# Start of Source material
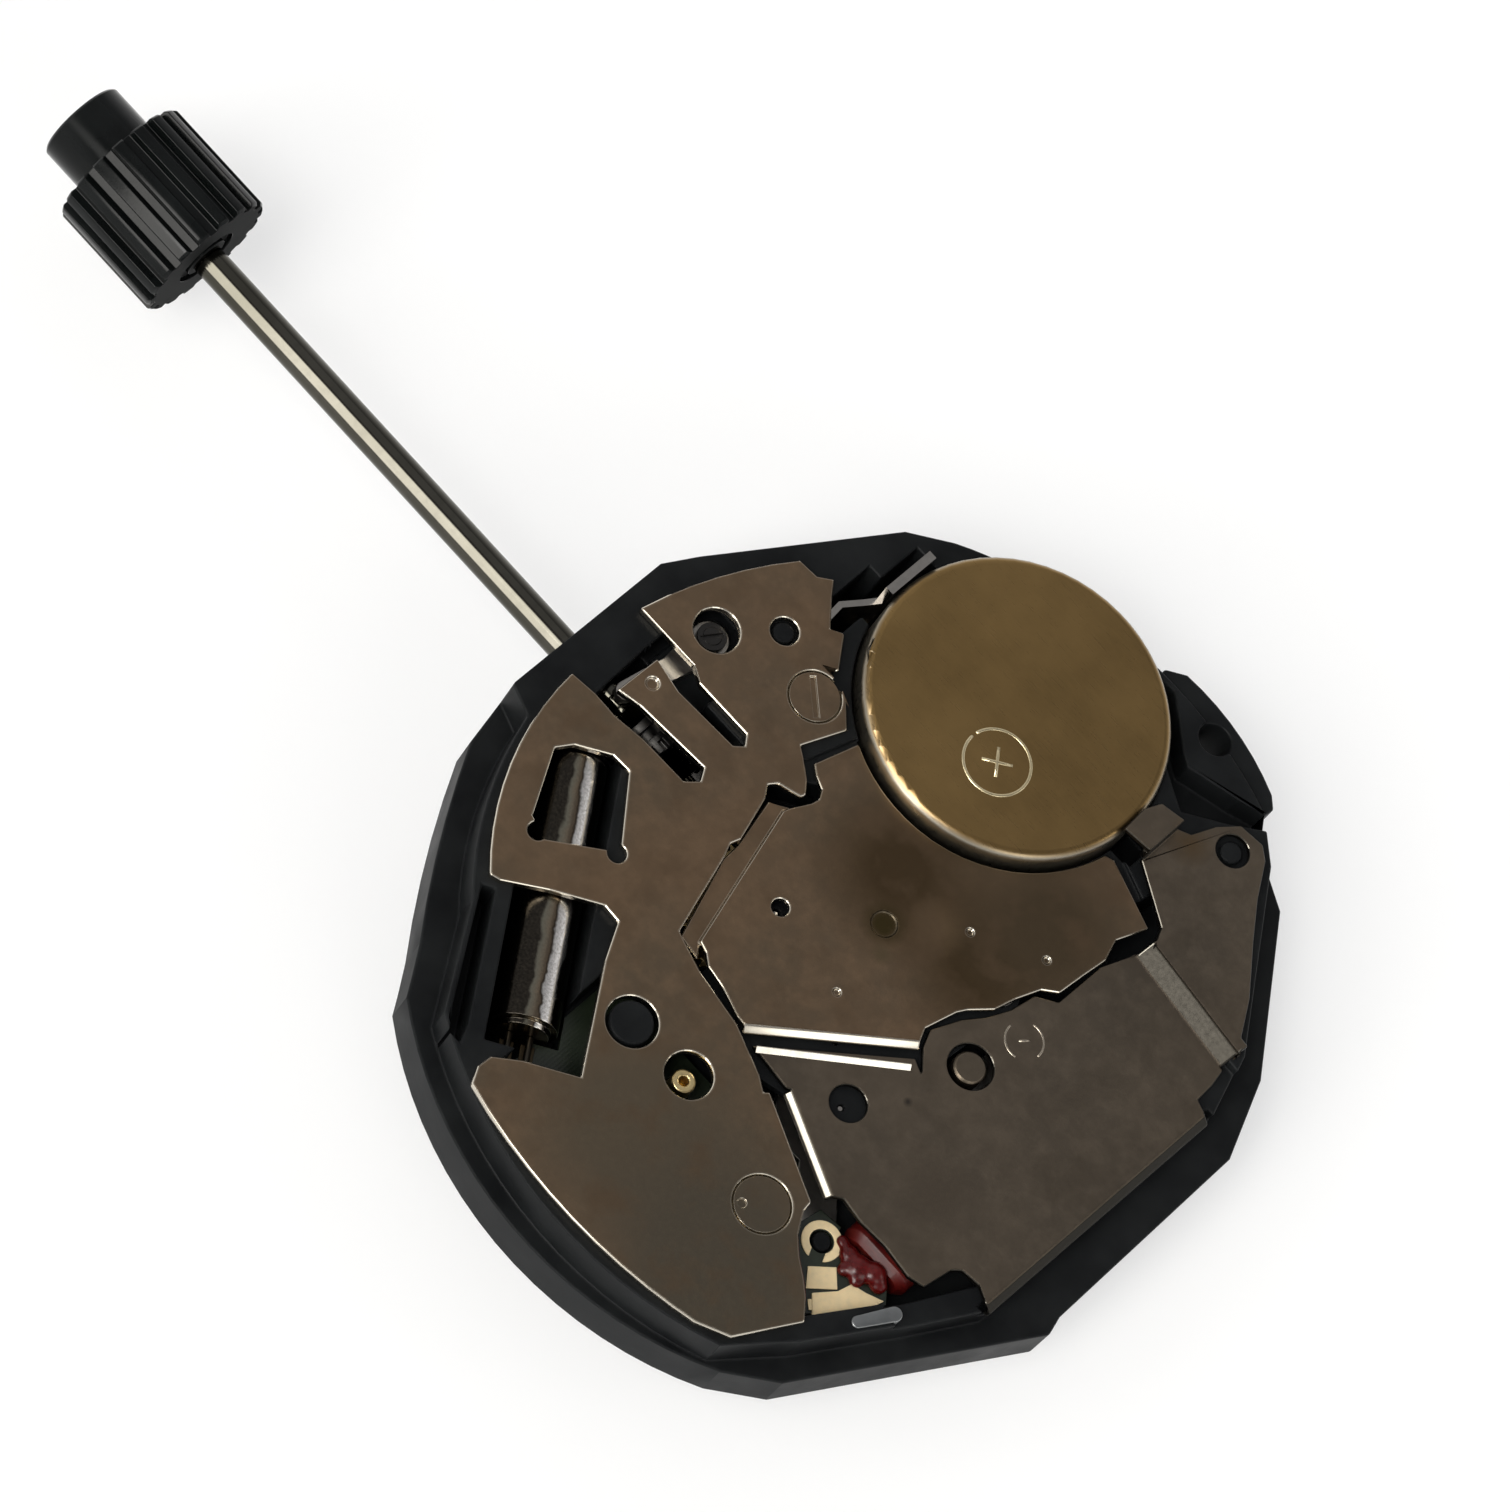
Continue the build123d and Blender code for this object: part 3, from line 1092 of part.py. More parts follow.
plate_post_x = -3.14
plate_post_y = 0.06
plate_post_r = 0.36
with BuildPart() as right_back_plate:
    with BuildSketch(Plane.XY.offset(right_seat)):
        add(right_plate_lower())
        with Locations((-2.06, 2.67)):
            Circle(0.40, mode=Mode.SUBTRACT)
        with Locations((plate_post_x, plate_post_y)):
            Circle(plate_post_r + 0.14, mode=Mode.SUBTRACT)
    extrude(amount=thin_sheet_t)
    # sloping edge beside the left back plate
    with BuildSketch(edge_plane(-3.24, 4.33, -1.10, 3.40)):
        Polygon(
            (-0.02, right_top), (0, right_top), (fold_out, right_seat + 0.03), (fold_out, right_seat),
            (-0.02, right_seat), align=None
        )
    extrude(amount=hypot(2.14, 0.93))
    with BuildSketch(Plane.XY.offset(raised_top - thin_sheet_t)):
        add(right_plate_upper())
        with Locations((-3.43, -7.74)):
            Circle(0.37, mode=Mode.SUBTRACT)
    extrude(amount=thin_sheet_t)
    # sloping step between the two fields
    with BuildSketch(Plane(origin=(-3.70, -4.55, 0), x_dir=(-0.105, -0.9945, 0), z_dir=(-0.9945, 0.105, 0))):
        with BuildLine():
            Polyline((-0.10, right_seat), (0.05, right_seat), (0.40, raised_top - thin_sheet_t), (0.60, raised_top - thin_sheet_t))
            Polyline((0.60, raised_top - thin_sheet_t), (0.60, raised_top), (0.32, raised_top), (-0.03, right_top), (-0.10, right_top))
            Line((-0.10, right_top), (-0.10, right_seat))
        make_face()
    extrude(amount=2.86)
    # folded outer edge
    with BuildSketch(Plane(origin=(-6.80, 3.42, 0), x_dir=(1, -0.0257, 0), z_dir=(-0.0257, -1, 0))):
        with BuildLine():
            Polyline((0, right_top), (-0.08, right_top), (-0.26, right_top - 0.16), (-0.26, right_top - 0.40))
            Polyline((-0.26, right_top - 0.40), (-0.12, right_top - 0.40), (-0.12, right_seat), (0, right_seat), (0, right_top))
        make_face()
    extrude(amount=6.60)
    # clip that holds the battery
    with BuildSketch(Plane.XY.offset(raised_top)):
        Polygon((-2.32, -7.13), (-2.32, -6.02), (-2.18, -6.00), (-2.18, -7.13), align=None)
    extrude(amount=cell_top + clip_gap - raised_top)
    with BuildSketch(Plane.XY.offset(cell_top + clip_gap)):
        Polygon((-2.32, -7.13), (-2.32, -6.02), (-1.62, -5.93), (-1.58, -6.60), (-1.74, -7.00), align=None)
    extrude(amount=clip_t)
save(right_back_plate, "right_back_plate")

# Steel post that stands in the round opening of the right back plate

with BuildPart() as plate_post:
    with Locations((plate_post_x, plate_post_y, core_z + 0.30)):
        Cylinder(plate_post_r, right_top - 0.02 - core_z - 0.30, align=BASE)
    with Locations((plate_post_x + 0.22, plate_post_y, floor_z)):
        Cylinder(0.12, core_z + 0.30 - floor_z, align=BASE)
    chamfer(plate_post.faces().sort_by(Axis.Z)[-1].edges(), 0.05)
save(plate_post, "plate_post")

# Keyless works: stem and crown, sliding pinion, yoke, setting lever

stem_plane = Plane(origin=(0, 0, stem_z), x_dir=(1, 0, 0), z_dir=(0, -1, 0))
with BuildPart() as winding_stem:
    with BuildSketch(stem_plane):
        with BuildLine():
            Polyline((stem_inner_x, 0), (stem_inner_x, 0.15), (square_x, 0.15), (square_x, groove_r), (groove_x, groove_r))
            Polyline((groove_x, groove_r), (groove_x + groove_w, groove_r), (groove_x + groove_w, stem_r))
            Polyline((groove_x + groove_w, stem_r), (crown_x + crown_bore, stem_r), (crown_x + crown_bore, 0), (stem_inner_x, 0))
        make_face()
    revolve(axis=Axis((0, 0, stem_z), (1, 0, 0)))
    with BuildSketch(Plane(origin=(square_x, 0, stem_z), x_dir=(0, 1, 0), z_dir=(1, 0, 0))):
        Rectangle(square_side, square_side)
    extrude(amount=square_end_x - square_x)
    with BuildSketch(Plane(origin=(square_end_x, 0, stem_z), x_dir=(0, 1, 0), z_dir=(1, 0, 0))):
        Circle(stem_r)
    extrude(amount=groove_x - square_end_x)
save(winding_stem, "winding_stem")

groove_depth = crown_tip_r - crown_root_r
crown_pitch = 2 * crown_tip_r * sin(radians(180 / crown_ribs))
knob_x = crown_x + crown_length
knob_end_x = knob_x + knob_length
with BuildPart() as setting_crown:
    with BuildSketch(stem_plane):
        with BuildLine():
            Polyline((crown_x, stem_r), (crown_x, crown_tip_r - crown_edge), (crown_x + crown_edge, crown_tip_r))
            Polyline(
                (crown_x + crown_edge, crown_tip_r), (knob_x - crown_edge, crown_tip_r), (knob_x, crown_tip_r - crown_edge)
            )
            Polyline((knob_x, crown_tip_r - crown_edge), (knob_x, knob_r), (knob_end_x - crown_edge, knob_r))
            Line((knob_end_x - crown_edge, knob_r), (knob_end_x, knob_r - crown_edge))
            Polyline((knob_end_x, knob_r - crown_edge), (knob_end_x + knob_dome, knob_r / 3), (knob_end_x + knob_dome, 0))
            Polyline(
                (knob_end_x + knob_dome, 0), (crown_x + crown_bore, 0), (crown_x + crown_bore, stem_r), (crown_x, stem_r)
            )
        make_face()
    revolve(axis=Axis((0, 0, stem_z), (1, 0, 0)))
    # grooves between the ribs
    with BuildSketch(Plane(origin=(crown_x, 0, stem_z), x_dir=(0, 1, 0), z_dir=(1, 0, 0))):
        with PolarLocations(crown_root_r, crown_ribs):
            Polygon(
                (0, -0.16 * crown_pitch),
                (groove_depth + 0.1, -0.34 * crown_pitch),
                (groove_depth + 0.1, 0.34 * crown_pitch),
                (0, 0.16 * crown_pitch),
                align=None,
            )
    extrude(amount=crown_length, mode=Mode.SUBTRACT)
    # shallow ring round the stem
    with BuildSketch(Plane(origin=(crown_x, 0, stem_z), x_dir=(0, 1, 0), z_dir=(1, 0, 0))):
        Circle(0.72)
        Circle(0.50, mode=Mode.SUBTRACT)
    extrude(amount=0.12, mode=Mode.SUBTRACT)
save(setting_crown, "setting_crown")

pinion_slots = 14
with BuildPart() as sliding_pinion:
    with BuildSketch(stem_plane):
        with BuildLine():
            Polyline((pinion_x, 0), (pinion_x, pinion_r), (fork_x, pinion_r), (fork_x, 0.40), (fork_x + fork_gap_w, 0.40))
            Polyline((fork_x + fork_gap_w, 0.40), (fork_x + fork_gap_w, pinion_r), (pinion_x + pinion_length, pinion_r))
            Polyline((pinion_x + pinion_length, pinion_r), (pinion_x + pinion_length, 0), (pinion_x, 0))
        make_face()
    revolve(axis=Axis((0, 0, stem_z), (1, 0, 0)))
    with BuildSketch(Plane(origin=(pinion_x, 0, stem_z), x_dir=(0, 1, 0), z_dir=(1, 0, 0))):
        with PolarLocations(0.52, pinion_slots):
            Rectangle(0.26, 0.13)
    extrude(amount=0.22, mode=Mode.SUBTRACT)
    with BuildSketch(Plane(origin=(pinion_x, 0, stem_z), x_dir=(0, 1, 0), z_dir=(1, 0, 0))):
        Rectangle(square_side + 0.06, square_side + 0.06)
    extrude(amount=pinion_length, mode=Mode.SUBTRACT)
save(sliding_pinion, "sliding_pinion")

yoke_z = stem_z - 0.09
yoke_t = 0.18
fork_mid_x = fork_x + fork_gap_w / 2
yoke_slot_x = 4.62
yoke_slot_y = 1.42
with BuildPart() as yoke:
    with BuildSketch(Plane.XY.offset(yoke_z)):
        with Locations((fork_mid_x, 0.64)):
            Rectangle(fork_t, 0.40)
        Polygon((fork_mid_x + fork_t / 2, 0.84), (fork_mid_x - fork_t / 2, 0.72), (5.10, 0.90), (4.60, 1.10), (5.05, 1.40), (5.60, 1.00), align=None)
        with Locations((yoke_slot_x, yoke_slot_y)):
            SlotCenterToCenter(0.40, 0.66)
            SlotCenterToCenter(0.30, 0.30, mode=Mode.SUBTRACT)
    extrude(amount=yoke_t)
save(yoke, "yoke")

with BuildPart() as yoke_pin:
    with Locations((yoke_slot_x - 0.14, yoke_slot_y, stem_z - 0.12)):
        Cylinder(0.12, 0.40, align=BASE)
    with Locations((yoke_slot_x - 0.14, yoke_slot_y, stem_z + 0.12)):
        Cylinder(0.22, 0.16, align=BASE)
save(yoke_pin, "yoke_pin")

tip_x = groove_x + groove_w / 2
with BuildPart() as setting_lever:
    with BuildSketch(Plane.XY.offset(lever_z)):
        add(hull_of_pads([(lever_x, lever_y, 0.42), (lever_x + 0.05, -1.20, 0.26)]))
        add(hull_of_pads([(lever_x + 0.05, -1.20, 0.26), (tip_x, -0.05, 0.22)]))
        add(hull_of_pads([(lever_x, lever_y, 0.36), (lever_x - 0.55, lever_y + 0.60, 0.16)]))
        with Locations((lever_x, lever_y)):
            Circle(0.20 + run_gap, mode=Mode.SUBTRACT)
    extrude(amount=lever_t)
    with Locations((tip_x, 0, stem_z + groove_r + run_gap)):
        Cylinder(lever_pin_r, lever_z + lever_t / 2 - stem_z - groove_r - run_gap, align=BASE)
save(setting_lever, "setting_lever")

with BuildPart() as lever_axle:
    with Locations((lever_x, lever_y, 0.90)):
        Cylinder(0.20, 1.10, align=BASE)
    with Locations((lever_x, lever_y, lever_z + lever_t + run_gap)):
        Cylinder(0.32, 0.12, align=BASE)
    with BuildSketch(Plane((lever_x, lever_y, 1.94))):
        Rectangle(0.50, 0.08, rotation=60)
    extrude(amount=0.2, mode=Mode.SUBTRACT)
save(lever_axle, "lever_axle")
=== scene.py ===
import json
from math import atan2, cos, degrees, pi, radians, sin

import bmesh
import bpy
from mathutils import Matrix, Vector


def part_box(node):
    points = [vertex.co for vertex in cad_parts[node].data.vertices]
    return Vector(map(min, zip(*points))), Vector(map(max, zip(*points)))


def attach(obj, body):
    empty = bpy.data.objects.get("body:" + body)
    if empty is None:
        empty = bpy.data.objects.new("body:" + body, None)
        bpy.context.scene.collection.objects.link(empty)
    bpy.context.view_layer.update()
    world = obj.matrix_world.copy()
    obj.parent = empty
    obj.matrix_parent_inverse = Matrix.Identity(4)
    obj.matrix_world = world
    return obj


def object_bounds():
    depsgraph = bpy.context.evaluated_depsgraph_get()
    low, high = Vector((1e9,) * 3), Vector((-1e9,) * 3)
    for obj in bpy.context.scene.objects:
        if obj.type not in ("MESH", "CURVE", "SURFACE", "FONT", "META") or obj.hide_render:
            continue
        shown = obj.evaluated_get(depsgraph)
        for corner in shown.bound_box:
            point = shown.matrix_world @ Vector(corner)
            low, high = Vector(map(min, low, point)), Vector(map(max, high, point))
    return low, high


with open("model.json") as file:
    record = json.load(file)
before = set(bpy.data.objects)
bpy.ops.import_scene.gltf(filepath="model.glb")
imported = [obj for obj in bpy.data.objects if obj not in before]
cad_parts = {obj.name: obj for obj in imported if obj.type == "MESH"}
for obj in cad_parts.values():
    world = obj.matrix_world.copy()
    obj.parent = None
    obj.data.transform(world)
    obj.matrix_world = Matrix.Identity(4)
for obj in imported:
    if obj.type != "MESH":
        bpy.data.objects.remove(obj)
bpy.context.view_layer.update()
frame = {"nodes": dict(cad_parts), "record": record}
nodes = frame["nodes"]
MM = 0.001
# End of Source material
**Exercise:** Repeat, word for word, only the lines from the line holding "with Locations((lever_x, lever_y, lever_z" through the line holding "if empty is", with both of those lines included.

**Correct output:**
    with Locations((lever_x, lever_y, lever_z + lever_t + run_gap)):
        Cylinder(0.32, 0.12, align=BASE)
    with BuildSketch(Plane((lever_x, lever_y, 1.94))):
        Rectangle(0.50, 0.08, rotation=60)
    extrude(amount=0.2, mode=Mode.SUBTRACT)
save(lever_axle, "lever_axle")
=== scene.py ===
import json
from math import atan2, cos, degrees, pi, radians, sin

import bmesh
import bpy
from mathutils import Matrix, Vector


def part_box(node):
    points = [vertex.co for vertex in cad_parts[node].data.vertices]
    return Vector(map(min, zip(*points))), Vector(map(max, zip(*points)))


def attach(obj, body):
    empty = bpy.data.objects.get("body:" + body)
    if empty is None:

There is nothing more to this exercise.